• [What you will do]: Extract each line of the records below that contains the word "writing".

──────

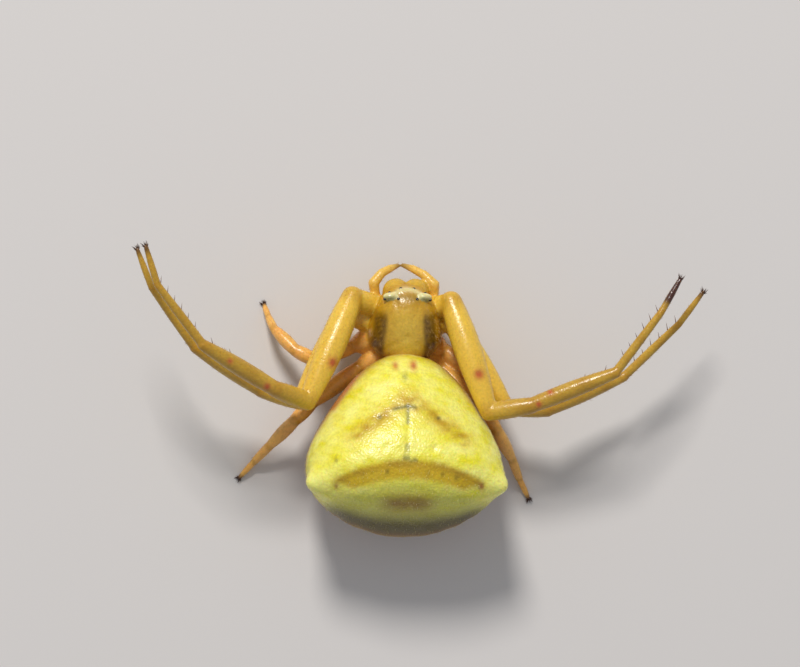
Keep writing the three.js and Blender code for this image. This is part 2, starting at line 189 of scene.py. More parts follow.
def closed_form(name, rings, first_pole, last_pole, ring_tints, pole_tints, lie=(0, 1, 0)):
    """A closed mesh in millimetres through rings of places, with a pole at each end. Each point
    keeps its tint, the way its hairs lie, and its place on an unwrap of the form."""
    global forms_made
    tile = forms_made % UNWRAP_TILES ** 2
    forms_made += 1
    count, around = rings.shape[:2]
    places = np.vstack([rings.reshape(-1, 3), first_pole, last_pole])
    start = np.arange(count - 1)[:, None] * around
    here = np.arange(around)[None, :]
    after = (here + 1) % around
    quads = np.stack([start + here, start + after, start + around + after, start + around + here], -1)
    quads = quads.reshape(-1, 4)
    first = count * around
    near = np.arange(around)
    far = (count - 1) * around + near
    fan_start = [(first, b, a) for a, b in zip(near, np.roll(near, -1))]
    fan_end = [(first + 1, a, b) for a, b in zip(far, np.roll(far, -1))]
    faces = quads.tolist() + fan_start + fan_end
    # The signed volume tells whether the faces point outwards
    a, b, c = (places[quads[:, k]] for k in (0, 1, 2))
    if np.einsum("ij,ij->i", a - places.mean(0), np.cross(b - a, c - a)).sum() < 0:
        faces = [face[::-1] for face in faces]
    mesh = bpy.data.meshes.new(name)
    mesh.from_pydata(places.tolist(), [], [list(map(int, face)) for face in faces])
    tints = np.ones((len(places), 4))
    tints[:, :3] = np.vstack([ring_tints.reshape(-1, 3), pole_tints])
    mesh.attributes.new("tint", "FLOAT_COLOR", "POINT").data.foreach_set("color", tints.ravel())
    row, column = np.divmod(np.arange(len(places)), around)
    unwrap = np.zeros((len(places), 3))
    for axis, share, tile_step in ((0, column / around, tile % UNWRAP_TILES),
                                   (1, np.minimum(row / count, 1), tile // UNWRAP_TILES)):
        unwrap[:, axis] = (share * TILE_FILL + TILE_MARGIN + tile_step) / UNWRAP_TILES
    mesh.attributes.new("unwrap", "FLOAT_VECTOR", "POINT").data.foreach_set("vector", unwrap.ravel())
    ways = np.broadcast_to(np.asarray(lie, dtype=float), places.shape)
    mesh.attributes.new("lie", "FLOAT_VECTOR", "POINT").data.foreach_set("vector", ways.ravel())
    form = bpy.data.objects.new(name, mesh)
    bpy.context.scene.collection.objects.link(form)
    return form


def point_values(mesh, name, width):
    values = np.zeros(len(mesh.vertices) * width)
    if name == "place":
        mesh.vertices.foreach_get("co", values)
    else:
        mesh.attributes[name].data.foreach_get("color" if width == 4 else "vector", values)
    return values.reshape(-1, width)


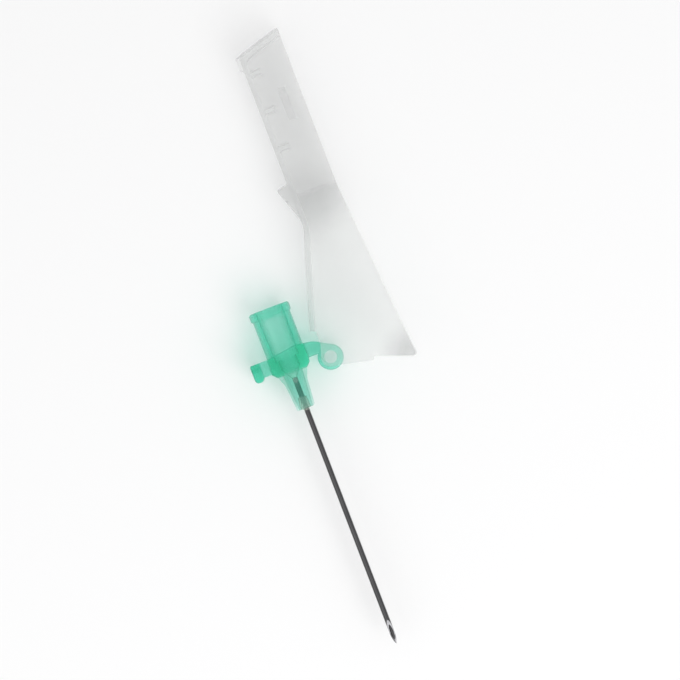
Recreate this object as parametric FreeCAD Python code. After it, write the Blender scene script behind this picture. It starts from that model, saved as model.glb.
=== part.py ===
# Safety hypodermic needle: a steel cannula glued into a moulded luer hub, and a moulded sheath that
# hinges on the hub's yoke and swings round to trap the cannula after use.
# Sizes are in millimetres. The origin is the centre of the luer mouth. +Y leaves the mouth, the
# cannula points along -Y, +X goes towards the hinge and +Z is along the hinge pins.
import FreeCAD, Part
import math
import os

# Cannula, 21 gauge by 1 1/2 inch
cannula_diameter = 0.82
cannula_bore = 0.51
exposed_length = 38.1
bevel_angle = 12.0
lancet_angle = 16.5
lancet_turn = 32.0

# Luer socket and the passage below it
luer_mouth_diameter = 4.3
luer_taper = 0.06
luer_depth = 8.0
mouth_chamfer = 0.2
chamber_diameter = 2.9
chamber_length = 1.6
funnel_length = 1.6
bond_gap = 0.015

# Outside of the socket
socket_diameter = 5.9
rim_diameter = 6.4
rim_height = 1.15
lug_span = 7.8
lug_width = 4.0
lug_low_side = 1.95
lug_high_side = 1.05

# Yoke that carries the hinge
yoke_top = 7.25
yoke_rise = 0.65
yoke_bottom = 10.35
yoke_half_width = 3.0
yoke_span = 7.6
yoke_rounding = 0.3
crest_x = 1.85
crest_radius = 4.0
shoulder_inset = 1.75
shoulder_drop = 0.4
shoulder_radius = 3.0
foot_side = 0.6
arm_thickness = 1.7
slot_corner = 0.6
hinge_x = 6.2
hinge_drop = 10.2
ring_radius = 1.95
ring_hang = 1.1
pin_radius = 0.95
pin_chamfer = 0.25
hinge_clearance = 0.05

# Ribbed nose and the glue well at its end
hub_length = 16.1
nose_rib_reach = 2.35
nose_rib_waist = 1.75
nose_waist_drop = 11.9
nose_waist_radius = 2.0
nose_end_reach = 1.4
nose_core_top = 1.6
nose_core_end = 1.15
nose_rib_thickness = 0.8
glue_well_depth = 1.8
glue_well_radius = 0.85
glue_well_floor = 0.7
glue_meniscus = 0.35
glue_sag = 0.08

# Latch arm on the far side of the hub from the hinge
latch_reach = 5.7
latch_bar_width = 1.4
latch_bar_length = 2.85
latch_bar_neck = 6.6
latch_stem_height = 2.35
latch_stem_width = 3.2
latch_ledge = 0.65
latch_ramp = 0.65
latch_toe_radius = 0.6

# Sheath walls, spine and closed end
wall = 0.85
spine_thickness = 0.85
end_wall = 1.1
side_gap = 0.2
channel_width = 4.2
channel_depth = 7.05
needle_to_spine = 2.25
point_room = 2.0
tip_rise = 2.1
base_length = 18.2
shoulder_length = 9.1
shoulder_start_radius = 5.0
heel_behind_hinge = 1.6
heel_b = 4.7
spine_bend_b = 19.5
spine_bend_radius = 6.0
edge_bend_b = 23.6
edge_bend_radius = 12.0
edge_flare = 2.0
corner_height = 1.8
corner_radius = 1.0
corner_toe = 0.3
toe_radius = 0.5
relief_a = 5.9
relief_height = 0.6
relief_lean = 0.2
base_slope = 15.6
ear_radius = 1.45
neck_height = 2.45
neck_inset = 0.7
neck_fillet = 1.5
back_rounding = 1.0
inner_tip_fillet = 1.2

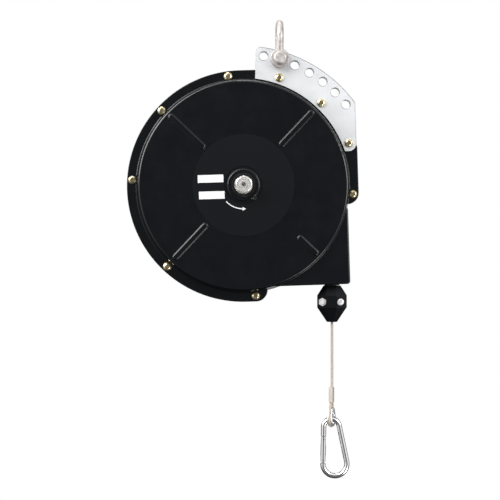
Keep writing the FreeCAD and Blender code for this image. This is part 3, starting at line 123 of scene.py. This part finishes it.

──────

• [The response]:
Keep writing the three.js and Blender code for this image. This is part 2, starting at line 189 of scene.py. More parts follow.
Keep writing the FreeCAD and Blender code for this image. This is part 3, starting at line 123 of scene.py. This part finishes it.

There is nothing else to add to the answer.